What you will do:
Reproduce each line of the material precisely.

Recorded information:
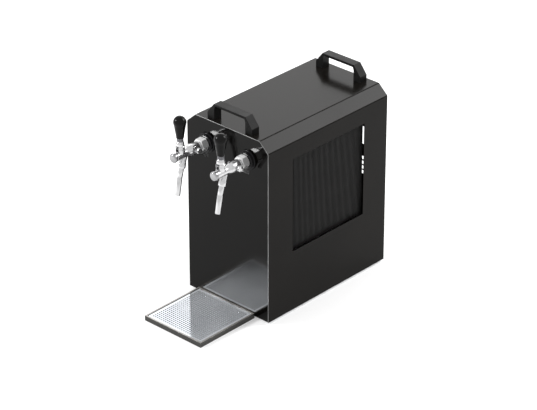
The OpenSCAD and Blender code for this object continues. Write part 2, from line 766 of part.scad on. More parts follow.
motor_d = 62;
motor_len = 24;
motor_back = 26;
fan_shaft_d = 6;
fan_hub_d = 46;
fan_hub_len = 20;
arm_w = 12;
arm_t = 3;
motor_x1 = shroud_x0 - motor_back;
module fan_motor() {
    reach = fan_d / 2 + fan_gap + arm_w / 2;
    color(black_plastic) {
        bar_x([motor_x1 - motor_len, fan_y, fan_z], motor_d, motor_len);
        bar_x([motor_x1, fan_y, fan_z], fan_shaft_d, motor_back);
        for (a = [0, 180]) translate([0, fan_y, fan_z]) rotate([a, 0, 0]) {
            block([motor_x1 - arm_t, 0, -arm_w / 2], [motor_x1, reach + arm_w / 2, arm_w / 2]);
            block([motor_x1 - arm_t, reach - arm_w / 2, -arm_w / 2],
                  [shroud_x0, reach + arm_w / 2, arm_w / 2]);
        }
    }
}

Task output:
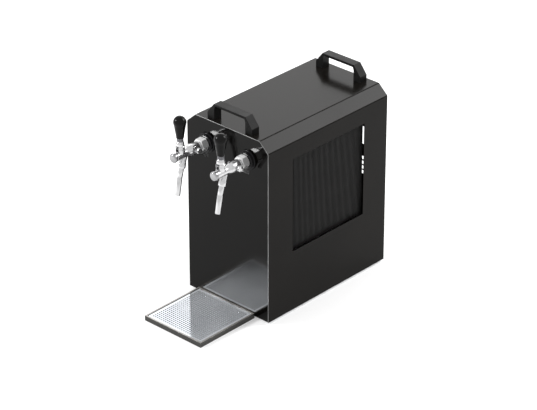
The OpenSCAD and Blender code for this object continues. Write part 2, from line 766 of part.scad on. More parts follow.
motor_d = 62;
motor_len = 24;
motor_back = 26;
fan_shaft_d = 6;
fan_hub_d = 46;
fan_hub_len = 20;
arm_w = 12;
arm_t = 3;
motor_x1 = shroud_x0 - motor_back;
module fan_motor() {
    reach = fan_d / 2 + fan_gap + arm_w / 2;
    color(black_plastic) {
        bar_x([motor_x1 - motor_len, fan_y, fan_z], motor_d, motor_len);
        bar_x([motor_x1, fan_y, fan_z], fan_shaft_d, motor_back);
        for (a = [0, 180]) translate([0, fan_y, fan_z]) rotate([a, 0, 0]) {
            block([motor_x1 - arm_t, 0, -arm_w / 2], [motor_x1, reach + arm_w / 2, arm_w / 2]);
            block([motor_x1 - arm_t, reach - arm_w / 2, -arm_w / 2],
                  [shroud_x0, reach + arm_w / 2, arm_w / 2]);
        }
    }
}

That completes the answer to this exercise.